We found out that Sunday evening that there might be something available for him in the Indy area (job wise). I can't say anything about it, partly because I don't know and partly because it's not officially available yet. So, as of right now, we don't know where I will be once this project is completed. My company still hasn't told me yet, and I'm not sure when they will know. We know that I am in Dallas (full-time now!), and he is in Atlanta (with awesome volunteer opportunity that he is taking advantage of, and a part time job). Other than that, we're just in a state of maybe's. It stinks, but it's the only option we've got right now. He's been talking with the maybe-job and they can't tell him anything because one of the guys is on vacation this week, but hopefully in the next couple of weeks they will be able to give him a better idea of what's going on.

So really, we know nothing more than we did before he went to his Great Banquet weekend. At this point, we're focusing on letting go and letting God. It will work out, and only He knows how. We put our faith in Him for a reason, and so we're praying that He guides us to a good place.

Thursday, October 13, 2011

Be still, and know that I am God.

Laura Campbell, Indy West Great Banquet #22, Table of Martha.

I have to remember that, and I haven't found a sharpie yet to write it on my name tag so I'm putting it here. From now on, whenever I introduce myself to a member of the Great Banquet community, that's how I do it. And then everyone applauds. No, I'm not kidding.
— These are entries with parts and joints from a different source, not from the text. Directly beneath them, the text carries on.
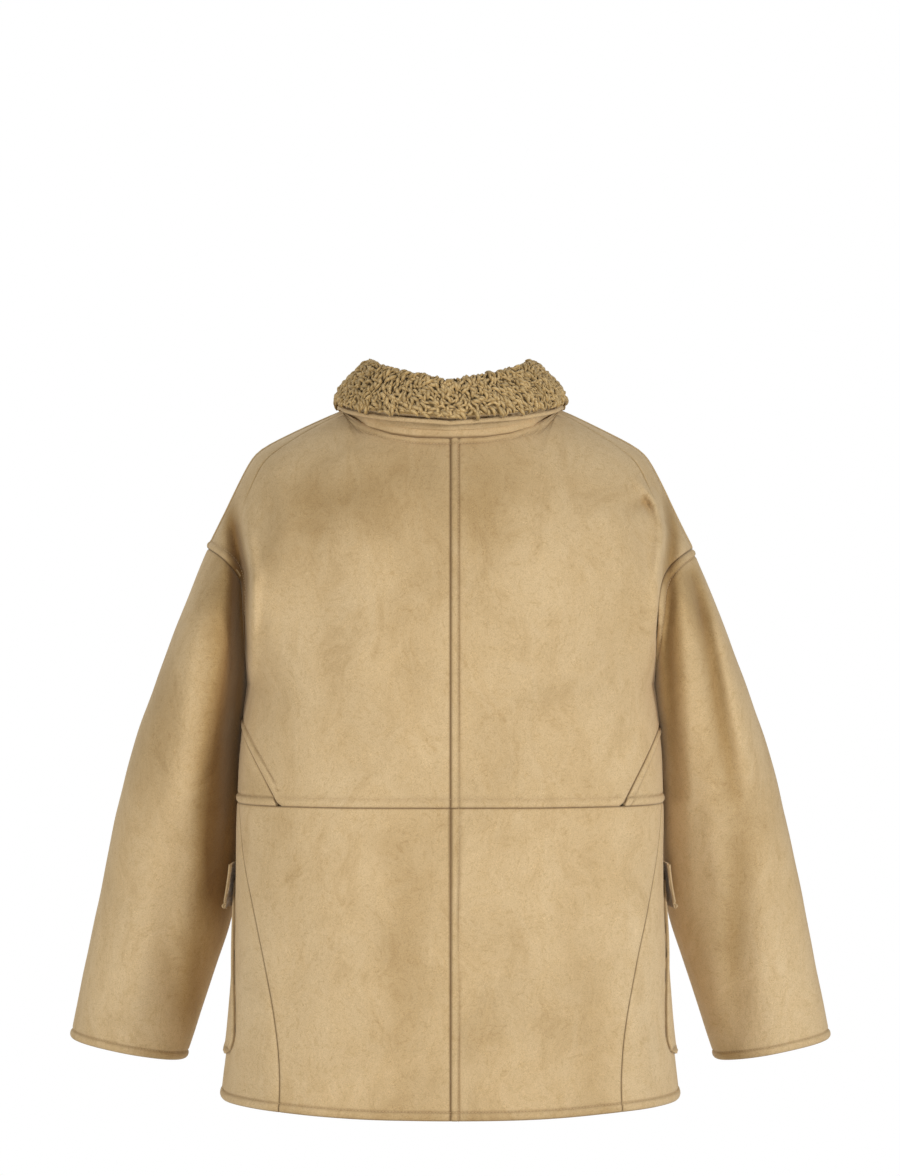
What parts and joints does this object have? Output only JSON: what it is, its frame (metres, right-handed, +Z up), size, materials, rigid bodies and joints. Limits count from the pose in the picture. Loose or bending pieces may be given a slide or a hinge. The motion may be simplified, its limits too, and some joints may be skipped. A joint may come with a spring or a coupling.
{
  "type": "faux shearling jacket",
  "caption": "Hip-length faux shearling jacket with a curly fleece collar, patch pockets, straight sleeves and a button front, filled out as worn.",
  "frame": {"origin": "centre of the neck opening, at the height of the tops of the shoulder seams", "axes": "+Z up along the wearer's body, -Y out of the chest, +Y out of the back, +X to the wearer's left"},
  "size_m": [0.8142, 0.3118, 0.7731],
  "materials": {
    "suede": "soft napped faux suede, tan",
    "fleece": "curly pile, tan brown",
    "horn": "dark horn look"
  },
  "bodies": {
    "root": {"back_upper_left": "suede", "back_upper_right": "suede", "front_upper_left": "suede", "front_upper_right": "suede", "side_gusset_left": "suede", "side_gusset_right": "suede", "back_skirt_left": "suede", "back_skirt_right": "suede", "front_skirt_left": "suede", "front_skirt_right": "suede", "sleeve_left": "suede", "sleeve_right": "suede", "pocket_left": "suede", "pocket_right": "suede", "pocket_flap_left": "suede", "pocket_flap_right": "suede", "collar_stand": "suede", "collar_fall": "fleece", "collar_binding": "suede", "button_1": "horn", "button_2": "horn", "button_3": "horn", "button_4": "horn", "button_5": "horn"}
  },
  "joints": []
}
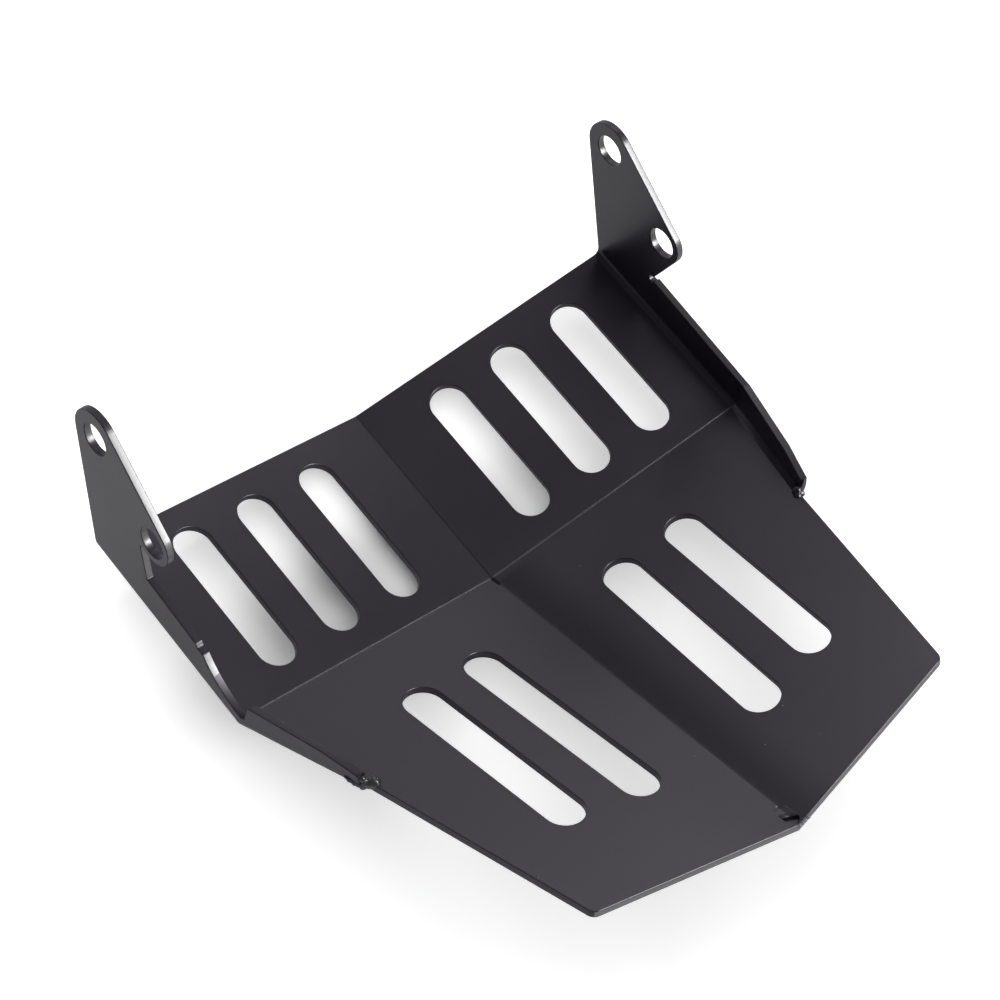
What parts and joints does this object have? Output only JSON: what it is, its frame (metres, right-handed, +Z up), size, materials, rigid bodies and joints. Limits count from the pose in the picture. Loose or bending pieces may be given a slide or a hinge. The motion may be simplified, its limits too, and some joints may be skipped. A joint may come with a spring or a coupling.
{
  "type": "motorcycle chin spoiler",
  "caption": "Folded sheet-steel belly guard with vented V-shaped panels, low side flanges and upright mounting ears, satin black.",
  "frame": {"origin": "middle of the line through the two upper bolt holes, on the plate's middle plane", "axes": "+X across the bike to the plate's right as seen from behind the rider, +Y to the rear, +Z up with the rear keel fold level"},
  "size_m": [0.2038, 0.215, 0.0757],
  "materials": {
    "powder_coated_steel": "satin black powder coat"
  },
  "bodies": {
    "root": {"spoiler_plate": "powder_coated_steel"}
  },
  "joints": []
}
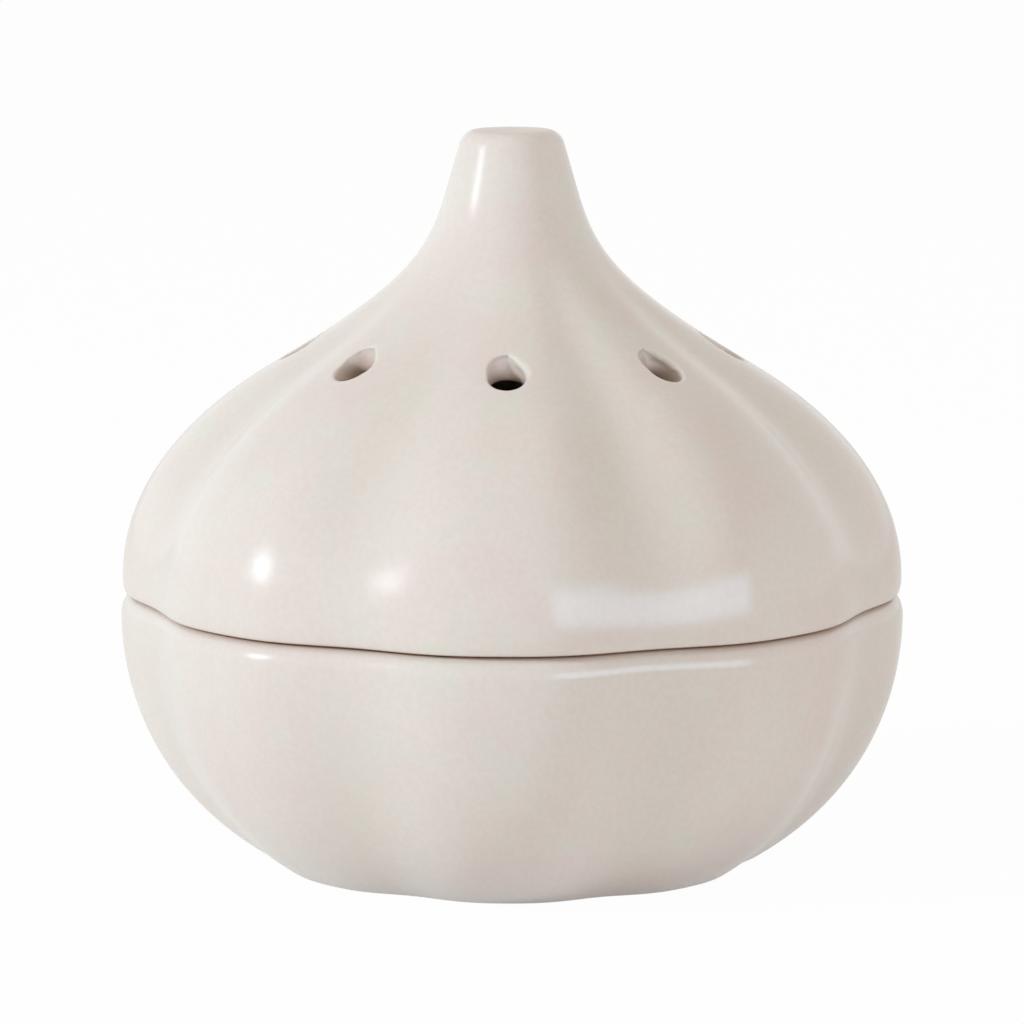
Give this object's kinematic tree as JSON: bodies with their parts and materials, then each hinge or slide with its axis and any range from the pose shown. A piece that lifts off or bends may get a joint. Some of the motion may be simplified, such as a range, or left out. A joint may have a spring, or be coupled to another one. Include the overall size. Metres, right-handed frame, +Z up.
{
  "type": "garlic keeper",
  "caption": "Round lobed ceramic keeper shaped like a head of garlic: a low bowl and a lift-off lid with a stem for a handle and a ring of air vents.",
  "frame": {"origin": "middle of the foot ring's face, on the surface that the keeper stands on", "axes": "+Z up along the axis of the bowl and the lid; the crest of one lobe, with its vent, faces the front, -Y; +X is to the right seen from the front"},
  "size_m": [0.1276, 0.1276, 0.1186],
  "materials": {
    "bowl_glaze": "gloss",
    "lid_glaze": "gloss"
  },
  "bodies": {
    "bowl": {"bowl": "bowl_glaze"},
    "lid": {"lid": "lid_glaze"}
  },
  "joints": [
    {"name": "lid_lift", "type": "slide", "parent": "bowl", "child": "lid", "axis": [0, 0, 1], "range_m": [0, 0.1]}
  ]
}
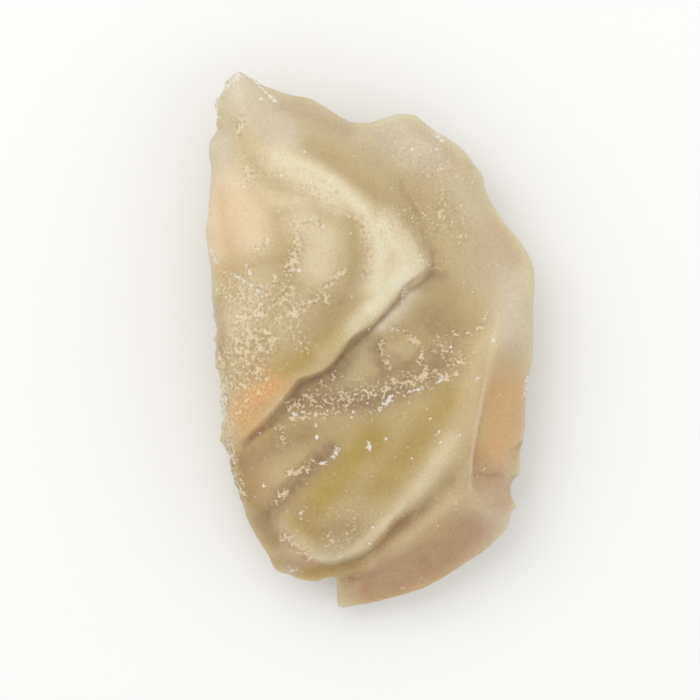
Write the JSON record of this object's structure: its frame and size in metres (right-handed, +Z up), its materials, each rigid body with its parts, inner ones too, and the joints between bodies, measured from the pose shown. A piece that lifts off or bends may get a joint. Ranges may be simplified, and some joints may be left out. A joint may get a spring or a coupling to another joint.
{
  "type": "raw libyan desert glass",
  "caption": "Raw lump of pale yellow-green natural silica glass: a leaf-shaped flake with a curled shelf, a sandy channel and flutes, lying on a flat facet.",
  "frame": {"origin": "under the middle of the lump's outline, on the surface that it lies on", "axes": "+Y towards the pointed end, along the length; +Z up, out of the face with the shelf; +X to the right of that face"},
  "size_m": [0.0492, 0.0808, 0.0226],
  "materials": {
    "glass_lump": "wind-frosted natural glass, pale yellow-green and cloudy, with sand in its hollows and fresh white chips on its edge"
  },
  "bodies": {
    "root": {"glass_lump": "glass_lump"}
  },
  "joints": []
}
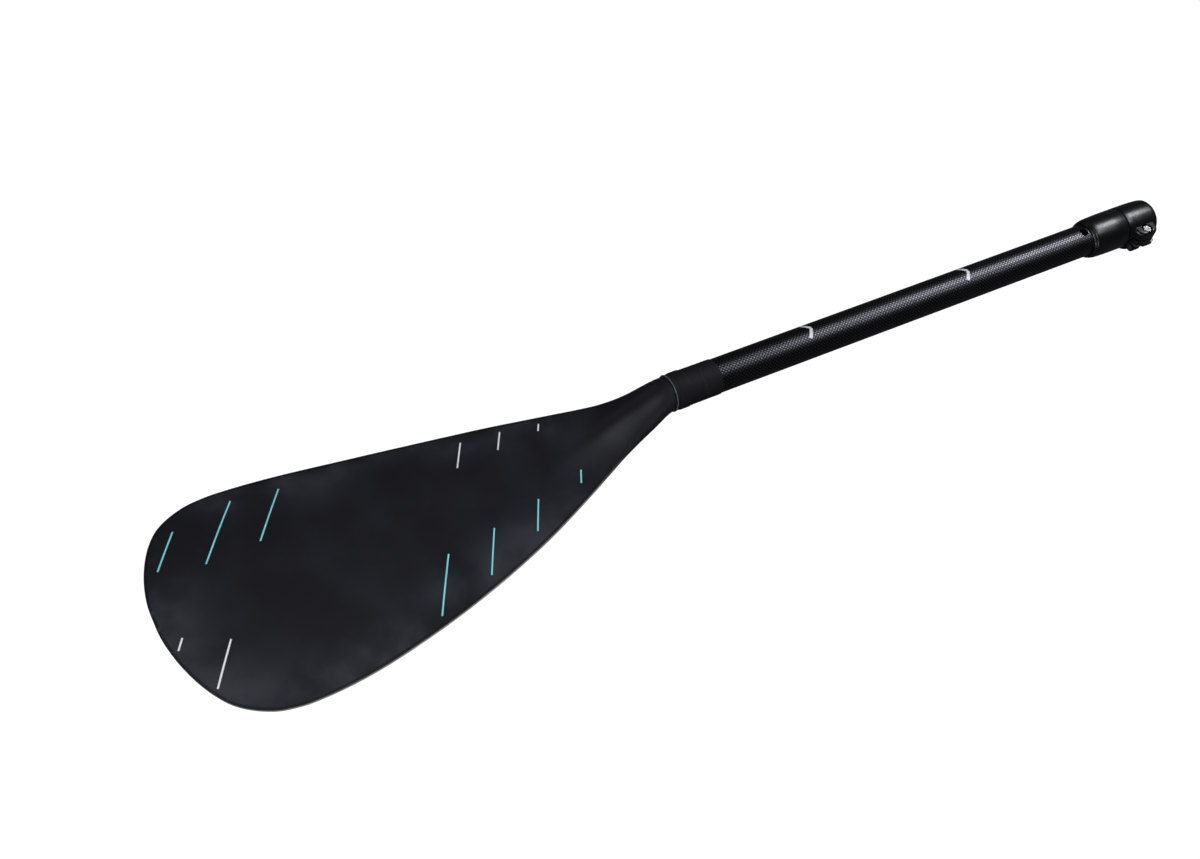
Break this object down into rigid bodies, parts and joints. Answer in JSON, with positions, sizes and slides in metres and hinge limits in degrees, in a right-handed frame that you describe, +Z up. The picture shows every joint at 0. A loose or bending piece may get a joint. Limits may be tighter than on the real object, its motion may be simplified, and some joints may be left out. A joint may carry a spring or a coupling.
{
  "type": "paddle blade section",
  "caption": "Lower section of an adjustable paddle: broad angled blade, tubular shaft and a split clamp collar with a cam lever at the open end.",
  "frame": {"origin": "centre of the bounding box on the floor the part lies on", "axes": "+X along the paddle toward the open clamp end, +Y across the blade, +Z up out of the power face"},
  "size_m": [1.008, 0.2146, 0.0718],
  "materials": {
    "blade_laminate": "satin dark laminate with faint cloudy sheen",
    "core_foam": "closed-cell foam",
    "moulded_nylon": "satin moulded nylon",
    "pale_sealant": "pale bead",
    "shrink_sleeve": "satin shrunk sleeve",
    "woven_carbon": "fine woven carbon under clear coat",
    "bright_steel": "bright stainless",
    "dark_steel": "dark stainless"
  },
  "bodies": {
    "paddle": {"blade_front_skin": "blade_laminate", "blade_back_skin": "blade_laminate", "blade_core": "core_foam", "neck_tenon": "moulded_nylon", "neck_bead": "pale_sealant", "joint_sleeve": "shrink_sleeve", "shaft_tube": "woven_carbon", "float_plug": "core_foam", "clamp_collar": "moulded_nylon", "screw_washer": "bright_steel", "cam_plate": "dark_steel", "lever_barrel": "dark_steel"},
    "lever": {"cam_lever": "moulded_nylon"},
    "screw": {"clamp_screw": "bright_steel"}
  },
  "joints": [
    {"name": "lever_open", "type": "hinge", "parent": "paddle", "child": "lever", "pos_m": [0.48345, -0.0202, 0.01351], "axis": [-0.9982, 0, 0.0595], "range_deg": [0, 115]},
    {"name": "screw_turn", "type": "hinge", "parent": "paddle", "child": "screw", "pos_m": [0.48405, -0.0202, 0.02354], "axis": [0.0595, 0, 0.9982], "continuous": true}
  ]
}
For those of you who aren't familiar with the Great Banquet, it's a 72 hour experience where you are pushed to grow closer in your relationship with Christ. It's not a retreat, it's not a mission, it's an experience. We arrive Thursday evening and leave Sunday evening-yes, friends, that's right. I spent 72 hours "locked" in a church with many other women. Granted, there were other things going on, but we had our own schedule to stick to. Did I mention that they covered the clocks and we weren't allowed to have watches or cell phones? So, no communication with the outside world and no clue on the time. 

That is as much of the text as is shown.